Today, though, sports generally involve friendly, cooperative, rules-bases exhibitions that put competitors to tests of great physical ability and great character. All parents can and should encourage their children to learn the many virtues that can come through sports. All children can admire an athlete who is arguably one of the best in the world at his sport, and is also one of the most genuinely charitable figures, too.

At the same time, there must be balance. Parents and children can slip dangerously into a life of egotism and obsession when they take sports too seriously. I am drawn to recall the meme that has circulated on the internet of a massive and rowdy college football crowd.
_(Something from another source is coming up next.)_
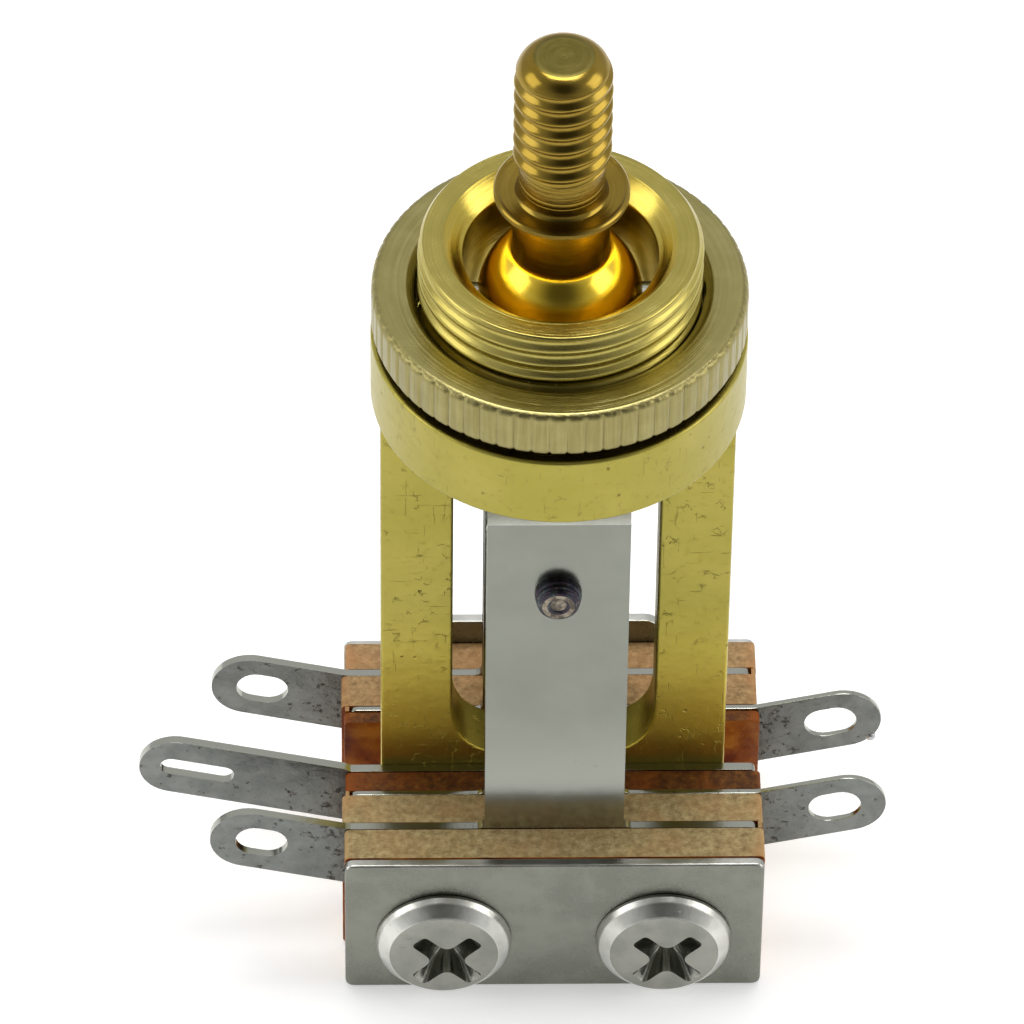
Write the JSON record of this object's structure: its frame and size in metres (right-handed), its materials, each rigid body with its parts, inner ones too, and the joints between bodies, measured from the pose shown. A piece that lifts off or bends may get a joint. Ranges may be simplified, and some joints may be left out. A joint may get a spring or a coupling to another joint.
{
  "type": "open-frame toggle switch",
  "caption": "Three-way lever toggle switch with a threaded bushing and knurled nut on an open forged frame, leaf springs and solder lugs clamped in an insulated stack.",
  "frame": {"origin": "on the bushing's axis at the panel seat, the top face of the frame's collar", "axes": "+Z along the bushing's axis, out of the panel towards the lever's tip; +X along the row of stack screws; -Y towards the screw heads"},
  "size_m": [0.0325, 0.0161, 0.0494],
  "materials": {
    "forged_brass": "forged and tumbled, olive-yellow, fine pits",
    "turned_brass": "bright turned brass with tool marks",
    "nickel_silver": "satin rolled nickel silver",
    "tinned_lug": "dull tinned strip with flux stains",
    "phenolic": "laminated phenolic, glossy faces, mottled cut edges",
    "nickel_steel": "nickel plated steel",
    "contact_alloy": "tarnished contact alloy",
    "actuator_nylon": "moulded nylon"
  },
  "bodies": {
    "switch_frame": {"frame": "forged_brass", "pivot_pin": "nickel_steel", "ground_lug": "tinned_lug", "front_outer_insulator": "phenolic", "front_middle_insulator": "phenolic", "front_inner_insulator": "phenolic", "rear_inner_insulator": "phenolic", "rear_middle_insulator": "phenolic", "rear_outer_insulator": "phenolic", "left_screw_sleeve": "phenolic", "right_screw_sleeve": "phenolic", "front_clamp_plate": "nickel_steel", "rear_clamp_plate": "nickel_steel", "left_stack_screw": "nickel_steel", "right_stack_screw": "nickel_steel", "front_outer_terminal": "tinned_lug", "front_inner_terminal": "tinned_lug", "rear_inner_terminal": "tinned_lug", "rear_outer_terminal": "tinned_lug"},
    "nut": {"knurled_nut": "forged_brass"},
    "lever_assembly": {"lever": "turned_brass", "lever_actuator": "actuator_nylon"},
    "front_outer_spring": {"front_outer_blade": "nickel_silver", "front_outer_contact": "contact_alloy"},
    "front_inner_spring": {"front_inner_blade": "nickel_silver", "front_inner_contact": "contact_alloy"},
    "rear_outer_spring": {"rear_outer_blade": "nickel_silver", "rear_outer_contact": "contact_alloy"},
    "rear_inner_spring": {"rear_inner_blade": "nickel_silver", "rear_inner_contact": "contact_alloy"}
  },
  "joints": [
    {"name": "lever_pivot", "type": "hinge", "parent": "switch_frame", "child": "lever_assembly", "pos_m": [0, 0, 0.0019], "axis": [1, 0, 0], "range_deg": [-12, 12]},
    {"name": "nut_turn", "type": "hinge", "parent": "switch_frame", "child": "nut", "pos_m": [0, 0, 0.0015], "axis": [0, 0, 1], "continuous": true},
    {"name": "front_outer_flex", "type": "hinge", "parent": "switch_frame", "child": "front_outer_spring", "pos_m": [0, -0.00486, -0.0258], "axis": [1, 0, 0], "range_deg": [-6, 6]},
    {"name": "front_inner_flex", "type": "hinge", "parent": "switch_frame", "child": "front_inner_spring", "pos_m": [0, -0.00293, -0.0258], "axis": [1, 0, 0], "range_deg": [-5, 5]},
    {"name": "rear_outer_flex", "type": "hinge", "parent": "switch_frame", "child": "rear_outer_spring", "pos_m": [0, 0.00418, -0.0258], "axis": [1, 0, 0], "range_deg": [-6, 6]},
    {"name": "rear_inner_flex", "type": "hinge", "parent": "switch_frame", "child": "rear_inner_spring", "pos_m": [0, 0.00205, -0.0258], "axis": [1, 0, 0], "range_deg": [-5, 5]}
  ],
  "couplings": [
    {"joint": "front_outer_flex", "follows": "lever_pivot", "ratio": -0.445},
    {"joint": "front_inner_flex", "follows": "lever_pivot", "ratio": -0.375},
    {"joint": "rear_outer_flex", "follows": "lever_pivot", "ratio": -0.445},
    {"joint": "rear_inner_flex", "follows": "lever_pivot", "ratio": -0.375}
  ]
}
The crowd is in a ruckus cheering on their team and the caption reads something to the effect of, “If we took God as seriously as we do sports.” It made a pretty good point: sports are great, but we have something that’s greater, a victory that is more powerful, and a title that we don’t have to defend a year later. We have God, the Sacraments, His holy, catholic, and apostolic church. We have the beatific vision!

Paul, a Roman citizen who clearly has an appreciation for athletics reminds us, “So, whether you eat or drink, or whatever you do, do all to the glory of God.” (1 Corinthians 10:31)

That is by no means a warrant to do anything with the intent of pleasing God. As Paul says seven verses prior to this, “All things are lawful, but not all things are helpful. All things are lawful, but not all things build up.